One of the subversive touches here is that Lulu and her newspaper owner husband are played by Anne Bennent and Heinz Bennent, a real-life father-daughter pair. The fact that their on-screen chemistry was pretty darn convincing made this after-the-fact-to-me-anyway revelation rather uncomfortable...!
The soundtrack by Giancarlo Chiaramello is composed of classical refrains, including one that sounds so similar to Camille Saint-Saëns' "Danse Macabre" as to make my ears perk every time it played behind a scene. Although there is an opera adaptation of "Lulu," the choice not to use that music here was a wise one, as the unusual scale and tonality used in the opera would distract from the on-screen action. Don't believe me? Check out a thirty-one part YouTube playlist of composer Alban Berg's "Lulu" here.

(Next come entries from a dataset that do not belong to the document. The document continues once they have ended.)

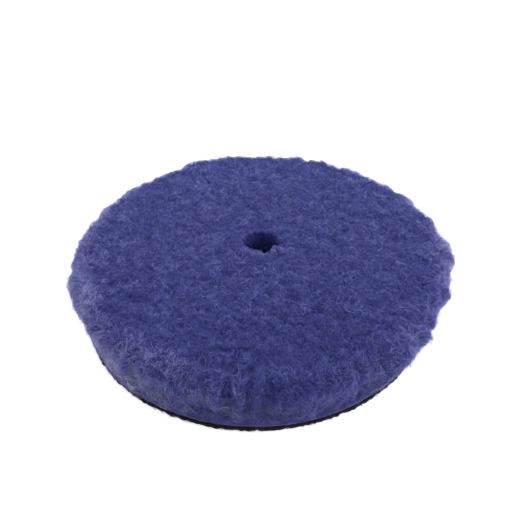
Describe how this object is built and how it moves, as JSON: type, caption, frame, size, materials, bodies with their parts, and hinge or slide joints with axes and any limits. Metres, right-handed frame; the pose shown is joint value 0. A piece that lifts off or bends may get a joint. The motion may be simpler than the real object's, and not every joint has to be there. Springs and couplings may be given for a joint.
{
  "type": "polishing pad",
  "caption": "Round wool-blend polishing pad with a dense fuzzy pile on its face and side wall, a small centre hole and a thin black hook-and-loop backing.",
  "frame": {"origin": "centre of the loop backing's lower face, on the pad's axis", "axes": "+Z along the pad's axis, from the backing towards the working face"},
  "size_m": [0.133, 0.133, 0.025],
  "materials": {
    "loop_nap": "matte brushed nylon loops",
    "loop_cloth": "matte warp-knitted cloth",
    "adhesive_film": "satin hot-melt film",
    "latex": "matte",
    "ground_cloth": "matte knitted cloth",
    "root_foam": "matte open-cell foam",
    "wool_pile": "matte fuzzy cut pile with a soft sheen"
  },
  "bodies": {
    "root": {"loop_nap": "loop_nap", "loop_cloth": "loop_cloth", "adhesive_film": "adhesive_film", "latex_back_coat": "latex", "knit_ground_cloth": "ground_cloth", "root_foam": "root_foam", "wool_pile": "wool_pile"}
  },
  "joints": []
}
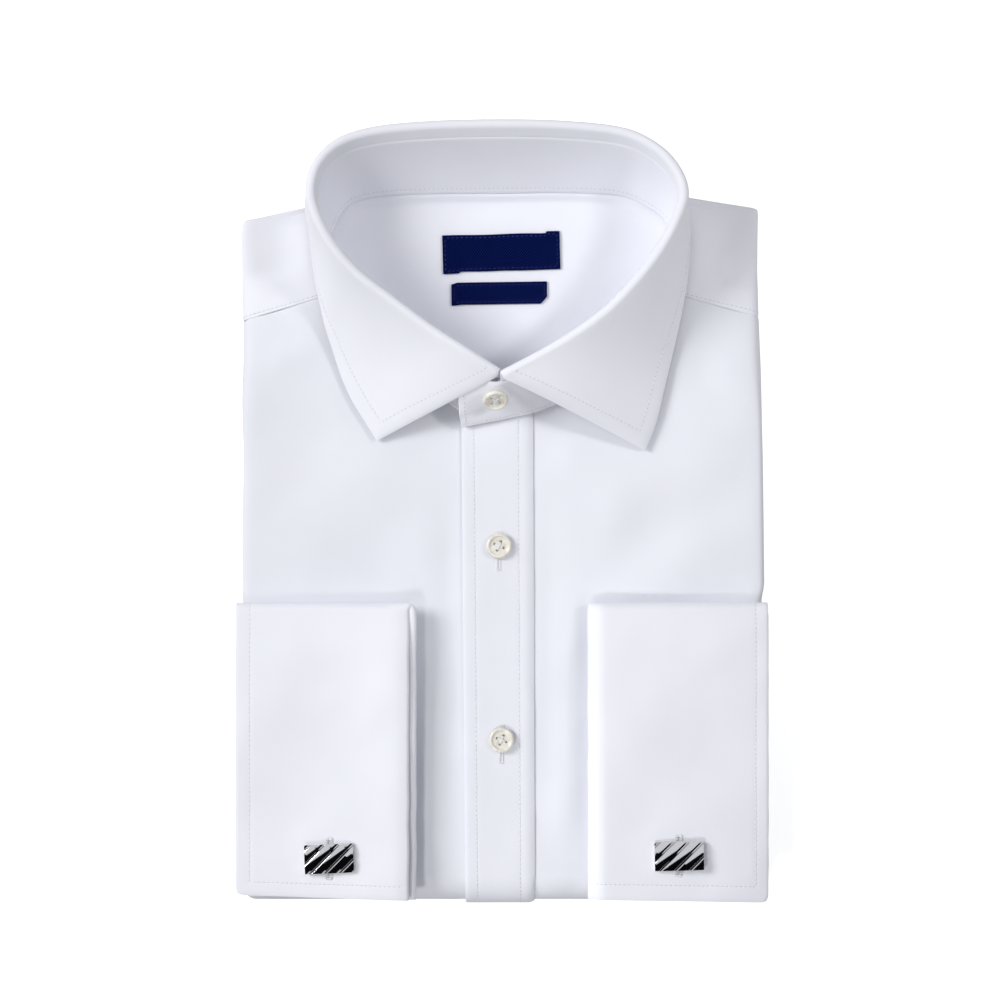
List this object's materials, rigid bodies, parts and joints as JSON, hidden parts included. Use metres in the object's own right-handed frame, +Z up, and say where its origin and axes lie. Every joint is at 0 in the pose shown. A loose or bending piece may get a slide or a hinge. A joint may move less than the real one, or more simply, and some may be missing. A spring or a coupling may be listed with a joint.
{
  "type": "long sleeve dress shirt",
  "caption": "Folded long sleeve dress shirt on its back, with a spread collar, a buttoned front band and turned-back cuffs held by cufflinks.",
  "frame": {"origin": "centre of the footprint's bounding box, on the surface that the packet rests on", "axes": "+Z up off the surface, out of the front of the shirt; +Y from the bottom fold to the collar; +X toward the wearer's left"},
  "size_m": [0.23, 0.3371, 0.0538],
  "materials": {
    "cotton_white": "white cotton poplin, plain weave, matt",
    "button_pearl": "pearl polyester, polished",
    "label_navy": "navy woven satin ribbon",
    "cufflink_metal": "polished chrome with slanting grooves"
  },
  "bodies": {
    "root": {"front_right": "cotton_white", "front_left": "cotton_white", "placket": "cotton_white", "yoke_outer": "cotton_white", "yoke_inner": "cotton_white", "back": "cotton_white", "inner_layers": "cotton_white", "collar_stand": "cotton_white", "collar_leaf": "cotton_white", "sleeve_right": "cotton_white", "sleeve_left": "cotton_white", "cuff_right": "cotton_white", "cuff_left": "cotton_white", "button_collar": "button_pearl", "button_front_1": "button_pearl", "button_front_2": "button_pearl", "label_main": "label_navy", "label_small": "label_navy", "cufflink_right": "cufflink_metal", "cufflink_left": "cufflink_metal"}
  },
  "joints": []
}
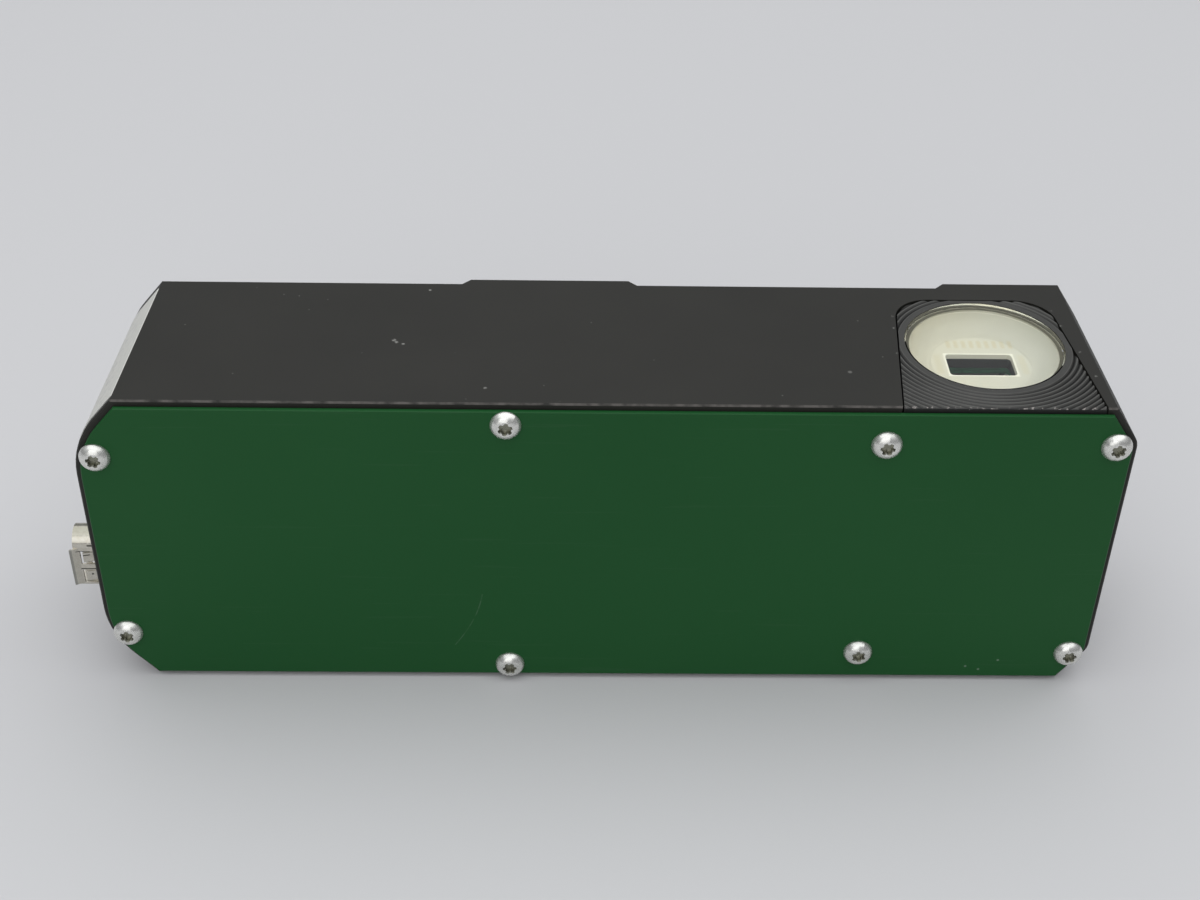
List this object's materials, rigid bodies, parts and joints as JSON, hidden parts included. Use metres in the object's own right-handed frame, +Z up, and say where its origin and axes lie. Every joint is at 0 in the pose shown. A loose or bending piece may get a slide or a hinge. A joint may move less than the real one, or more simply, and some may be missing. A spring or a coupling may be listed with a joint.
{
  "type": "machine vision camera",
  "caption": "Long flat industrial camera: a black metal tub under a green cover, with a grooved light block and round window on top and a data socket on one end.",
  "frame": {"origin": "middle of the length and depth of the body, on the long face that it rests on", "axes": "+X along the body from the data socket to the light block, +Y from the green cover to the mounting pads, +Z up, out of the window"},
  "size_m": [0.2008, 0.0456, 0.0662],
  "materials": {
    "black_anodised": "black hard anodised, fine bead-blasted grain",
    "green_paint": "satin dark green coat",
    "black_rubber": "matt black rubber",
    "stainless": "plain stainless steel",
    "black_turned": "black anodised over turned grooves",
    "black_steel": "blackened steel",
    "clear_window": "clear polished",
    "opal_plastic": "opal cream diffuser",
    "green_board": "green solder mask",
    "led_package": "pale yellow phosphor",
    "cast_aluminium": "cast and milled",
    "mirror_coating": "front-silvered",
    "spring_steel": "spring strip",
    "lens_glass": "coated optical glass",
    "chip_black": "moulded epoxy",
    "grey_pad": "soft filled silicone",
    "bright_can": "drawn can",
    "cream_plastic": "moulded nylon",
    "amber_film": "polyimide film",
    "nickel_plate": "satin nickel plate",
    "white_plastic": "moulded polyester",
    "gold_contact": "gold flash",
    "label_paper": "blank white film label"
  },
  "bodies": {
    "root": {"housing": "black_anodised", "side_cover": "green_paint", "cover_gasket": "black_rubber", "cover_screws": "stainless", "light_block": "black_turned", "block_screws": "black_steel", "window_disc": "clear_window", "window_seal": "black_rubber", "diffuser_dish": "opal_plastic", "light_board": "green_board", "light_leds": "led_package", "optics_bench": "cast_aluminium", "bench_screws": "black_steel", "fold_mirror": "mirror_coating", "mirror_clip": "spring_steel", "lens_barrel": "black_turned", "lens_glasses": "lens_glass", "lens_lock_screw": "black_steel", "sensor_board": "green_board", "sensor_board_screws": "stainless", "image_sensor": "chip_black", "sensor_glass": "lens_glass", "main_board": "green_board", "main_board_screws": "stainless", "processor_chip": "chip_black", "thermal_pad": "grey_pad", "memory_chips": "chip_black", "board_capacitors": "bright_can", "power_inductors": "chip_black", "board_headers": "cream_plastic", "sensor_ribbon": "amber_film", "power_plugs": "cream_plastic", "light_lead": "black_rubber", "socket_shell": "nickel_plate", "socket_insulator": "white_plastic", "socket_contacts": "gold_contact", "end_label": "label_paper"}
  },
  "joints": []
}
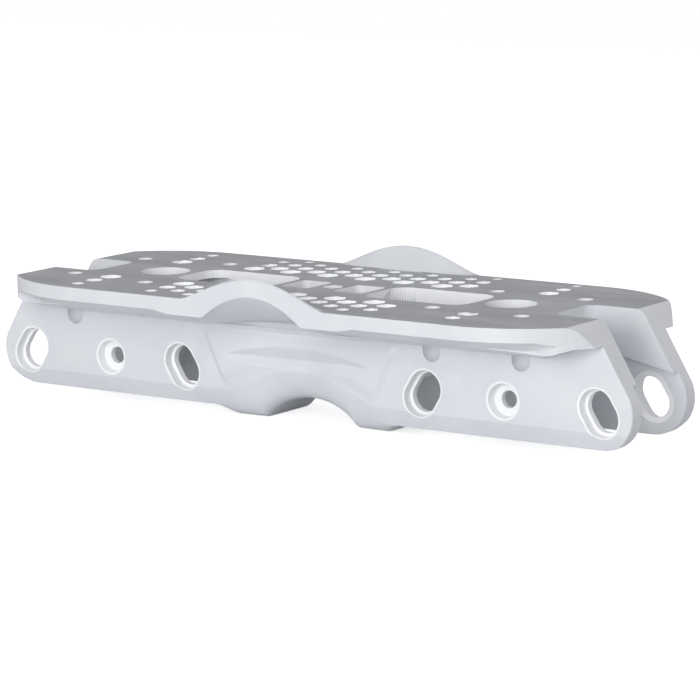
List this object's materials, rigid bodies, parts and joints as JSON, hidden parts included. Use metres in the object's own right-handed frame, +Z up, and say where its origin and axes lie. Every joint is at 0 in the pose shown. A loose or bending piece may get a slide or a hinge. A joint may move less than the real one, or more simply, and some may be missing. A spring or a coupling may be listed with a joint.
{
  "type": "aggressive inline skate frame",
  "caption": "Wide moulded skate frame with a flat perforated deck, arched side wings, a flared grinding groove under the middle and leaning axle slots in two side walls.",
  "frame": {"origin": "centre of the flat mounting face, midway between the two boot holes", "axes": "+X along the frame to the end at the picture's right, +Y across it to the far side, +Z up towards the boot"},
  "size_m": [0.2978, 0.1074, 0.0611],
  "materials": {
    "white_moulding": "moulded white nylon, satin",
    "grey_deck": "scuffed grey face on white nylon"
  },
  "bodies": {
    "root": {"sole_plate": "grey_deck", "near_flange": "grey_deck", "far_flange": "grey_deck", "near_wing": "white_moulding", "far_wing": "white_moulding", "near_rail_front": "white_moulding", "near_rail_rear": "white_moulding", "far_rail_front": "white_moulding", "far_rail_rear": "white_moulding", "near_cheek": "white_moulding", "far_cheek": "white_moulding", "groove_block": "white_moulding", "front_web": "white_moulding", "rear_web": "white_moulding", "front_rib": "white_moulding", "rear_rib": "white_moulding", "end_pad_near_front": "white_moulding", "end_pad_near_rear": "white_moulding", "end_pad_far_front": "white_moulding", "end_pad_far_rear": "white_moulding", "slot_liner_near_1": "white_moulding", "slot_liner_near_2": "white_moulding", "slot_liner_near_3": "white_moulding", "slot_liner_near_4": "white_moulding", "slot_liner_far_1": "white_moulding", "slot_liner_far_2": "white_moulding", "slot_liner_far_3": "white_moulding", "slot_liner_far_4": "white_moulding", "cross_sleeve_near_front": "white_moulding", "cross_sleeve_near_rear": "white_moulding", "cross_sleeve_far_front": "white_moulding", "cross_sleeve_far_rear": "white_moulding"}
  },
  "joints": []
}
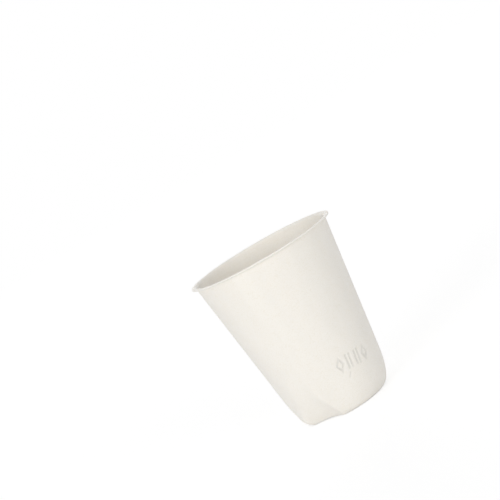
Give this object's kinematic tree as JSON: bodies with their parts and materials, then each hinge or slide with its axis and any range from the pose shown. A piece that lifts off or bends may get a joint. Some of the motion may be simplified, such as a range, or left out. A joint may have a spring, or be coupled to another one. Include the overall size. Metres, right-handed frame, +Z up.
{
  "type": "bagasse cup",
  "caption": "Moulded pulp drinking cup with a tapered wall, turned-out lip, rounded heel, raised base, a dent in the heel and a short row of pressed marks.",
  "frame": {"origin": "centre of the standing ring, on the table plane", "axes": "+Z up along the cup's axis, from the standing ring to the lip; -Y to the front, which has the marks to its right and the dent to its left"},
  "size_m": [0.08, 0.08, 0.091],
  "materials": {
    "moulded_pulp": "matte off-white pressed plant fibre"
  },
  "bodies": {
    "root": {"cup": "moulded_pulp"}
  },
  "joints": []
}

You'll dig what I mean after Chord One.The traditional style of music employed in the film heightens the drama and might actually be my favorite non-Udo-Kier element! The opening and closing song, in German cabaret style, is composed of Borowczyk's own lyrics and is brought to life by Beatte Kopp, who also plays the Baroness Geschwitz. It's a heart-wrenching performance that bookends the story quite nicely indeed.
See? I'm putting a frame of Udo Kier at the very end, just like this film does. I kept you hanging on, didn't I?
For fans of Borowczyk's work, "Lulu" is an interesting novelty. When contrasted with movies like "Dr. Jekyll and his Women," "Behind Convent Walls," and "Immoral Tales," however, it just doesn't measure up favorably.